■ Work to complete ■
Collect the lines of the entries where "pose" shows up.
*****
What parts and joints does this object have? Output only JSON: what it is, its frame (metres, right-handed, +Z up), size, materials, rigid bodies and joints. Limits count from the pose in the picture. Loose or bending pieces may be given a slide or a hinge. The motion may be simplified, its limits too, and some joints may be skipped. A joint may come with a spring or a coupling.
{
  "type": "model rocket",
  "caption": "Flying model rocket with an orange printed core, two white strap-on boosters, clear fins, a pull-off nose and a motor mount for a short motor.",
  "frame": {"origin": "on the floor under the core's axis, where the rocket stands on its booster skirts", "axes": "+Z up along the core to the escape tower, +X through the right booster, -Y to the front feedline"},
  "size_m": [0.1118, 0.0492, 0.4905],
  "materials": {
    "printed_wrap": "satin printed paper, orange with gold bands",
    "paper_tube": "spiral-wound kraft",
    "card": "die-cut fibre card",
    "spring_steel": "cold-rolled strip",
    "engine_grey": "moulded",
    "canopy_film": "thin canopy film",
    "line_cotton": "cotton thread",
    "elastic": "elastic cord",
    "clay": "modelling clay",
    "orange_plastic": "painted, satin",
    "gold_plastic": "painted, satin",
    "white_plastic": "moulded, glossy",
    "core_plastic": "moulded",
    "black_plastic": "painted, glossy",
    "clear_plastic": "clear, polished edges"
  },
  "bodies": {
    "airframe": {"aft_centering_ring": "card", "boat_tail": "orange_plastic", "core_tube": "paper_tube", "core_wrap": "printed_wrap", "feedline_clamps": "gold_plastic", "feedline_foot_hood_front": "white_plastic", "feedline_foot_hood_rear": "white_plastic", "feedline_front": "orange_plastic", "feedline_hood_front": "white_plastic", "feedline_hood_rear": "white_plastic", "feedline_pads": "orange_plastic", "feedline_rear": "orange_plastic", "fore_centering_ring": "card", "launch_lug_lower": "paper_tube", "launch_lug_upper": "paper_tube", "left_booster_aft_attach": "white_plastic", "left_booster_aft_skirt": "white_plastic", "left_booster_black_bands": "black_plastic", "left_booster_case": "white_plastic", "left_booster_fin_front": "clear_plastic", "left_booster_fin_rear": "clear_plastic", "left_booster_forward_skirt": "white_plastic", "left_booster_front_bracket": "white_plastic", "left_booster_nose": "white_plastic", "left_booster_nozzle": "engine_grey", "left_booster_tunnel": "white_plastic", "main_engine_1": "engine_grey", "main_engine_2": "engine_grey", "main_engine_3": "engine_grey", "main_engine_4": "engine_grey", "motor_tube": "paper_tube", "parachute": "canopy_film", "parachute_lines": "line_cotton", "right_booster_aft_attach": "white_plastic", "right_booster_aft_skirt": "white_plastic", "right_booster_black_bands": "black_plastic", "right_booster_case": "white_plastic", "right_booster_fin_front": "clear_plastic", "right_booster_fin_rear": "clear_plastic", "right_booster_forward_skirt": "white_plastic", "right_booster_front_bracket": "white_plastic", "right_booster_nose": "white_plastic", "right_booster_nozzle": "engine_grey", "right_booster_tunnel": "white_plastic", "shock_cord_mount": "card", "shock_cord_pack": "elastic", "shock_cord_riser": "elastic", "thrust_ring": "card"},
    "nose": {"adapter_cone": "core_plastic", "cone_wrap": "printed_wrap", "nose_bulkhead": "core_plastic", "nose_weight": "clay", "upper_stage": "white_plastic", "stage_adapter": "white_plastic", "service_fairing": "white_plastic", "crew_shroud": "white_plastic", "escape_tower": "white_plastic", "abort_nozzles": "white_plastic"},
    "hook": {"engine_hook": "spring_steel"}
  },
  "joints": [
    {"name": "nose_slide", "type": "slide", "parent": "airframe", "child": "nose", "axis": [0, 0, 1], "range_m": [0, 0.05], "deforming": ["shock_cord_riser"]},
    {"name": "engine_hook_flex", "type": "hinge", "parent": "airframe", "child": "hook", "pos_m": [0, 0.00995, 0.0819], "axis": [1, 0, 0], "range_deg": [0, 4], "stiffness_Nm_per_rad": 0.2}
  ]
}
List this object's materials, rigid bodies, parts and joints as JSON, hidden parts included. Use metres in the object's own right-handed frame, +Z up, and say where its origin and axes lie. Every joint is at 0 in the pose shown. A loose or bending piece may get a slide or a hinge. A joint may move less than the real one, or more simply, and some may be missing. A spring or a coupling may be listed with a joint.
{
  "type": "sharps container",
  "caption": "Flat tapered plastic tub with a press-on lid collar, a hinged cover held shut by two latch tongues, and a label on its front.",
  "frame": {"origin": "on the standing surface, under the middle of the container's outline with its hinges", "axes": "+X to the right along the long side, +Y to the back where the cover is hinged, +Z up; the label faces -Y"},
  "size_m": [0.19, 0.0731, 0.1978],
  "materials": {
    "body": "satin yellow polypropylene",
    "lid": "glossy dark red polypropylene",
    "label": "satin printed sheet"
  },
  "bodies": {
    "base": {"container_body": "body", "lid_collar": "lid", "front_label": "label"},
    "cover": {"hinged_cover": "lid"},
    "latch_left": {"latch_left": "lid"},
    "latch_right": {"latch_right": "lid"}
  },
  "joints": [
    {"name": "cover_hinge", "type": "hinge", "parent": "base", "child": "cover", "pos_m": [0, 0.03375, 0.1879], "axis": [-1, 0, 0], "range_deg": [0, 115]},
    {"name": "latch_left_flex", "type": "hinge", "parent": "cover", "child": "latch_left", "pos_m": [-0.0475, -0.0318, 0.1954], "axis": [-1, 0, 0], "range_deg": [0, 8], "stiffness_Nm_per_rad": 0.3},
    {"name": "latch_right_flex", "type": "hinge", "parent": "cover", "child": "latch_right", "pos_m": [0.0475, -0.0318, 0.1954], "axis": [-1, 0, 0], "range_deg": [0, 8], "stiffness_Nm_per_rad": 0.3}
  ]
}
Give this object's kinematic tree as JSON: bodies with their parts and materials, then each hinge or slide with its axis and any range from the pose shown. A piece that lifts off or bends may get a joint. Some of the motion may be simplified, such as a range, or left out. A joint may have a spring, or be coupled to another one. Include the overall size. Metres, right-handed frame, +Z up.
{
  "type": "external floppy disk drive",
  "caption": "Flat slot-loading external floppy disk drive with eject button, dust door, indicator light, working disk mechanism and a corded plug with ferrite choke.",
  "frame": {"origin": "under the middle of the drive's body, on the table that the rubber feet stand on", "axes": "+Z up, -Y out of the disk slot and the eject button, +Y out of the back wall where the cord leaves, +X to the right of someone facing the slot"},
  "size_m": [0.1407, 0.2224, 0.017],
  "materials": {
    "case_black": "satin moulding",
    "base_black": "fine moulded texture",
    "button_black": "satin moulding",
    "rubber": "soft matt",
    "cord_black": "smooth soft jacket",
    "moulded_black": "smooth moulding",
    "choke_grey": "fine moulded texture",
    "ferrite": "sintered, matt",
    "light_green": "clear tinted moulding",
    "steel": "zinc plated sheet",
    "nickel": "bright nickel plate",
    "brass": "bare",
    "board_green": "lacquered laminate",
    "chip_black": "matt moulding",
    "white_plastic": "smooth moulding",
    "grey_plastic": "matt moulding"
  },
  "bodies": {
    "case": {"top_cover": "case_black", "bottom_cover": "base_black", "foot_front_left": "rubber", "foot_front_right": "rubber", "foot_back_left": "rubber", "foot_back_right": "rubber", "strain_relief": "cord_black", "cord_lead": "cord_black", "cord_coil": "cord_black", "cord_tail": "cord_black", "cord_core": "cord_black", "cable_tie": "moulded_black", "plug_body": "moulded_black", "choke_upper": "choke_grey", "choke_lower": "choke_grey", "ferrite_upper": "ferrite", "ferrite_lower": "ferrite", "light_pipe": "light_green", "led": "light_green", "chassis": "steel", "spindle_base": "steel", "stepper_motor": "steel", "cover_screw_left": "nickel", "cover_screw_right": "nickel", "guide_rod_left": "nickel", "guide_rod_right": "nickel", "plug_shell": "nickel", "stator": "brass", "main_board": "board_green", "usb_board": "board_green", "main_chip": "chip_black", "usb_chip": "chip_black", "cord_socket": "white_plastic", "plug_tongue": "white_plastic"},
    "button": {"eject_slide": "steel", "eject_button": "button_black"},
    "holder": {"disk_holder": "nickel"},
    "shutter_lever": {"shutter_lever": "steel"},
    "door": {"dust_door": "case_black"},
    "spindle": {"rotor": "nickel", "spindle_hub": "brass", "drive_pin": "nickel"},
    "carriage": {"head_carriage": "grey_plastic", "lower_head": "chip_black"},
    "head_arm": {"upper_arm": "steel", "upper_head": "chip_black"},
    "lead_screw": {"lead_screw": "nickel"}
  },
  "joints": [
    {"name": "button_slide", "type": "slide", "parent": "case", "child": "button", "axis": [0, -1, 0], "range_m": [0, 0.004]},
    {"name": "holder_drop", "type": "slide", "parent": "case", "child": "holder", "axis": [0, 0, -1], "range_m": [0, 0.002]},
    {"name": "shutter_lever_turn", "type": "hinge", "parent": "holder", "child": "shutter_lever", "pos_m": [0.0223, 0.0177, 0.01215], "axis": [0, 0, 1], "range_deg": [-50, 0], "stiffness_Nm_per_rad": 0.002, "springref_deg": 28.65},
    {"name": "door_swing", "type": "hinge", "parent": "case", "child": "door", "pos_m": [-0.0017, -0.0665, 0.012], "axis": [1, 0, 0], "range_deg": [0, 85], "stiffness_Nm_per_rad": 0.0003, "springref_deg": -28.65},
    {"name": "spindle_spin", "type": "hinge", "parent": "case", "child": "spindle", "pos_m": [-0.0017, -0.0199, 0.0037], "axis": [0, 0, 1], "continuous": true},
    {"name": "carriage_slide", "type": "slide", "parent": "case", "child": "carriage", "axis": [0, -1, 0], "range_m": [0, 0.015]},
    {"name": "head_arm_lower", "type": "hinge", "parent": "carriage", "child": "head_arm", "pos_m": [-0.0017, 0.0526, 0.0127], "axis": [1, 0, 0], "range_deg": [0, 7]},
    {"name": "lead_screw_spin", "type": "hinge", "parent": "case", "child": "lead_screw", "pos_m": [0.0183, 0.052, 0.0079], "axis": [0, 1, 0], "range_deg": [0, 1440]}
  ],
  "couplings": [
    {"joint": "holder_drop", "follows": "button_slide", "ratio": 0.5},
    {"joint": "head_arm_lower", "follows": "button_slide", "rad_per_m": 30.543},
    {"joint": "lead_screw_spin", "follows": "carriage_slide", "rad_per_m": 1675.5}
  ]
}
*****
■ Response ■
What parts and joints does this object have? Output only JSON: what it is, its frame (metres, right-handed, +Z up), size, materials, rigid bodies and joints. Limits count from the pose in the picture. Loose or bending pieces may be given a slide or a hinge. The motion may be simplified, its limits too, and some joints may be skipped. A joint may come with a spring or a coupling.
List this object's materials, rigid bodies, parts and joints as JSON, hidden parts included. Use metres in the object's own right-handed frame, +Z up, and say where its origin and axes lie. Every joint is at 0 in the pose shown. A loose or bending piece may get a slide or a hinge. A joint may move less than the real one, or more simply, and some may be missing. A spring or a coupling may be listed with a joint.
Give this object's kinematic tree as JSON: bodies with their parts and materials, then each hinge or slide with its axis and any range from the pose shown. A piece that lifts off or bends may get a joint. Some of the motion may be simplified, such as a range, or left out. A joint may have a spring, or be coupled to another one. Include the overall size. Metres, right-handed frame, +Z up.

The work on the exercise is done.